Friday 3 October 2014

Wee Ah Fam-il-y

Mrs O and I are off to a family wedding reception this evening.  It's a London one, this.  Usually my family weddings are in the west of Ireland.  There, hopping over the broom and the subsequent celebratory necking takes two full days.  Try as I might over the years, I have never been able to get to grips with the day B itinerary of these affairs.  It's torturous.  

You shamble down to breakfast in the hotel at about 10.30, nudge some baked beans around the plate for 10 minutes and then join everyone in the lounge.  At this point all I want to do is to stare into the middle distance and sweat.  But, no.  Once the last rasher has been dispatched, the Irish yard arm is considered to be behind you and the pints start piling up.

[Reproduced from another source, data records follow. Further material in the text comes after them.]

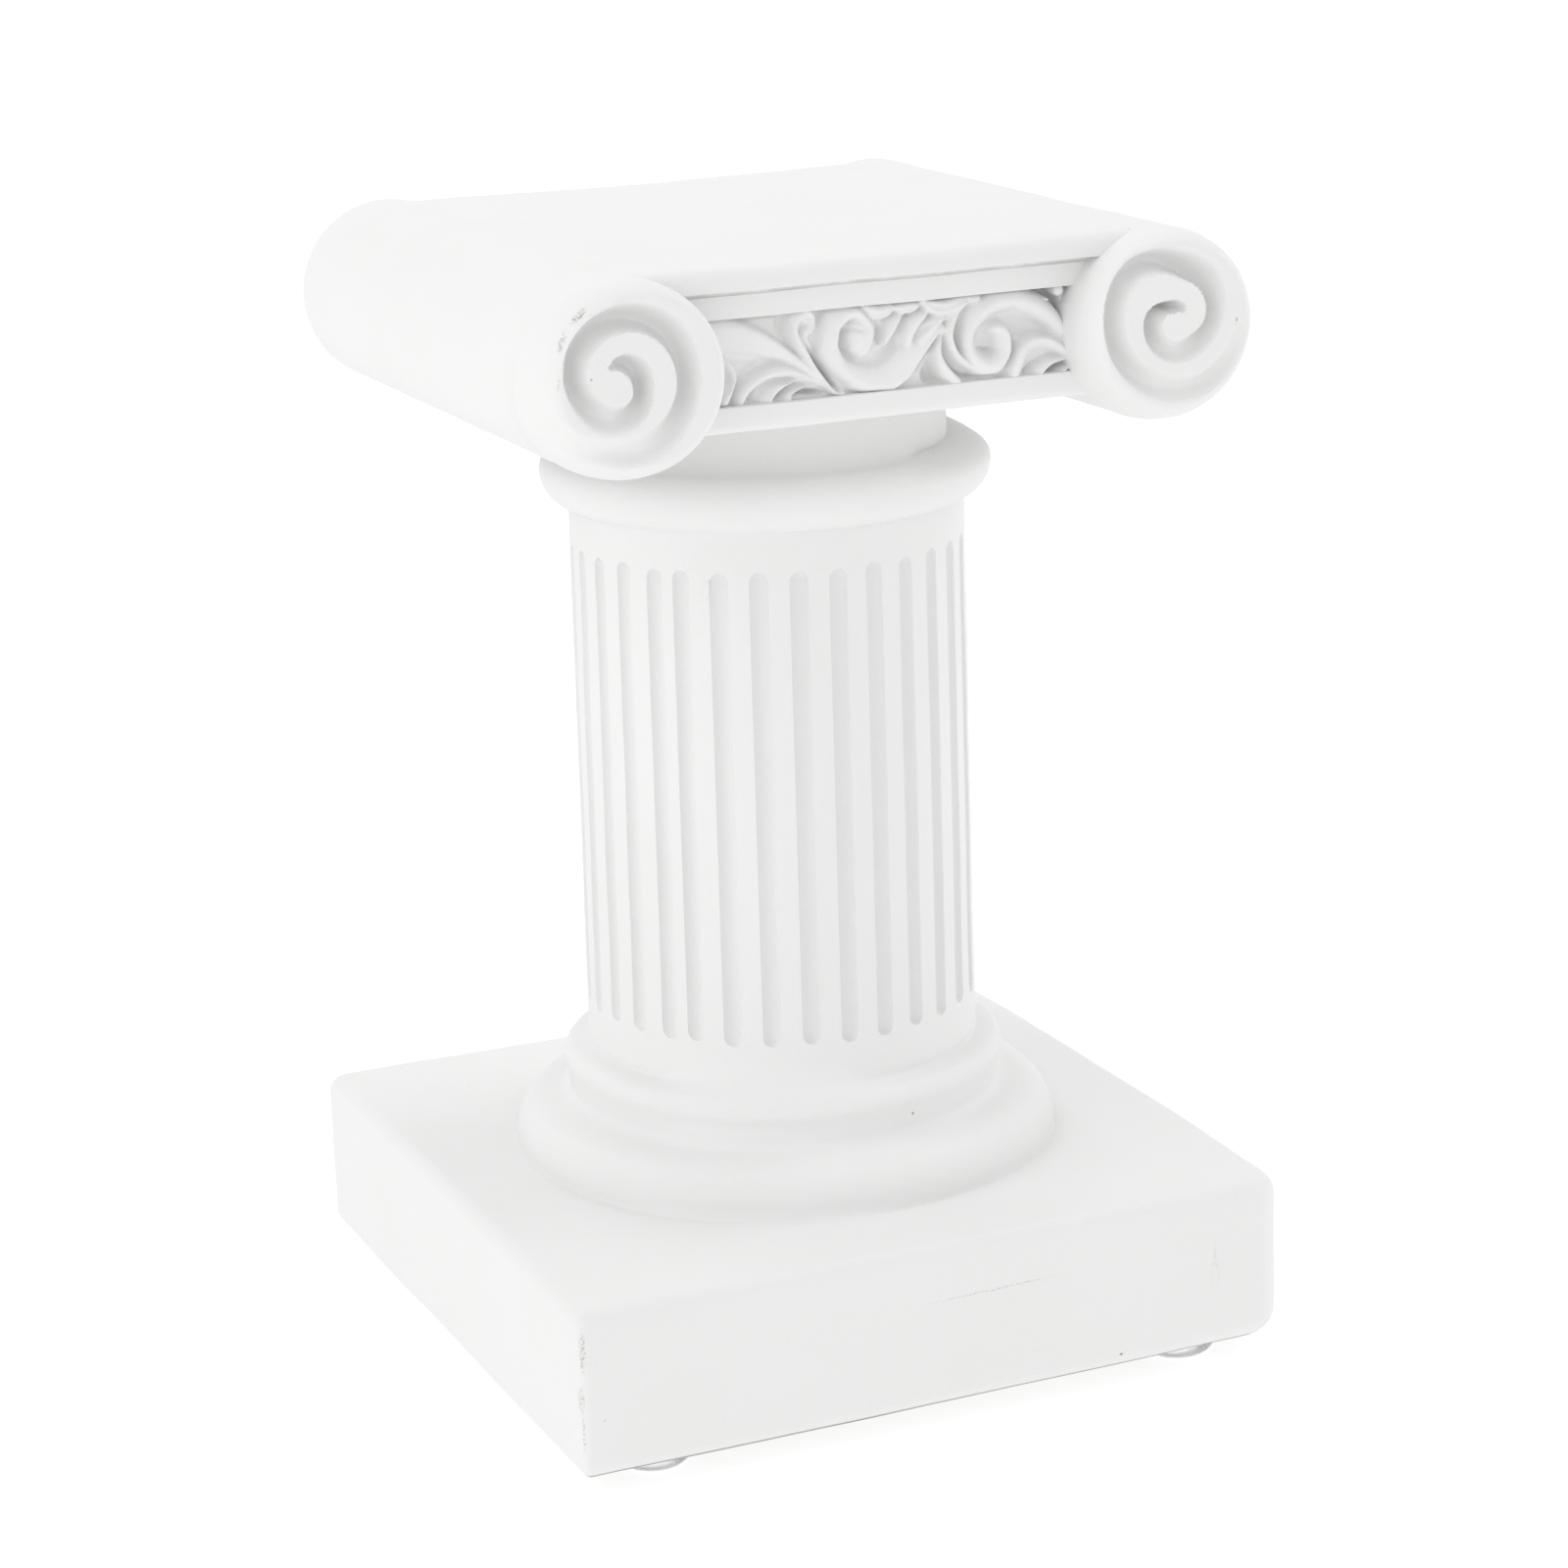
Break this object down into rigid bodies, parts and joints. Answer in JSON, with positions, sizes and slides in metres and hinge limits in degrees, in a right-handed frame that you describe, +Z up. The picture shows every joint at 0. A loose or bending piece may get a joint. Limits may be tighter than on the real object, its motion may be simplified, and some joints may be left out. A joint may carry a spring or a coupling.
{
  "type": "roman column",
  "caption": "Square plinth, fluted round shaft and scrolled capital with a carved frieze, cast in white plaster as a small desk column on clear domed pads.",
  "frame": {"origin": "under the middle of the column, on the surface that its pads stand on", "axes": "+Z up along the shaft, the carved front of the capital towards -Y, +X to the right as seen from the front"},
  "size_m": [0.1, 0.1, 0.1491],
  "materials": {
    "plaster": "matte white casting plaster",
    "clear_pad": "clear glossy soft polyurethane"
  },
  "bodies": {
    "root": {"column_casting": "plaster", "bumper_pad_front_left": "clear_pad", "bumper_pad_front_right": "clear_pad", "bumper_pad_back_left": "clear_pad", "bumper_pad_back_right": "clear_pad"}
  },
  "joints": []
}
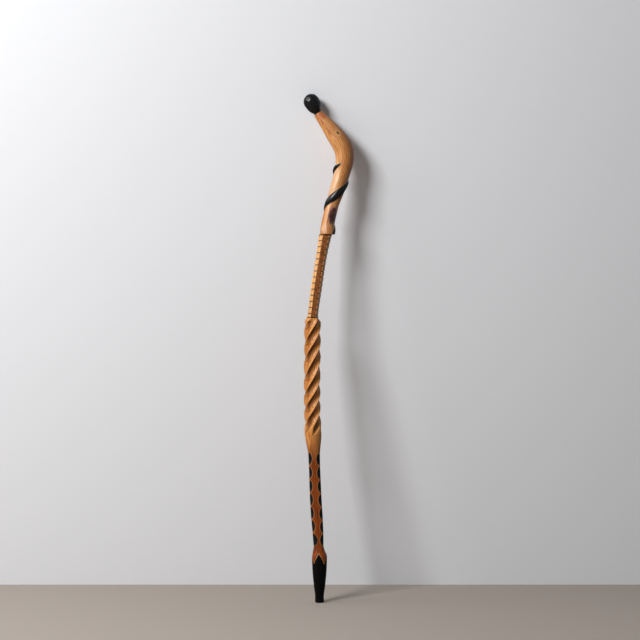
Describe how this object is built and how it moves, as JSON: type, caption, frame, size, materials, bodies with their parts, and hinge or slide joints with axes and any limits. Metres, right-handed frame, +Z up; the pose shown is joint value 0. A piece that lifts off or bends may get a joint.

Apart from the real old soaks, who you suspect would be doing this at twenty to eleven on a Sunday morning wedding or not, no-one who starts drinking this early could be said to be enjoying himself.  And it is always only the men at this stage.  Everyone looks like he's drinking cod liver oil.  It's joyless stuff.  One of my cousins, who really really cannot drink, always joins in the fray.  Christ alone knows why.  It's just the done thing I suppose.

So at least I'm being spared that indignity with tonight's shindig.  Mind you, that said, it's still a London-Irish wedding, so the turps will be getting a titanic nudge for all that.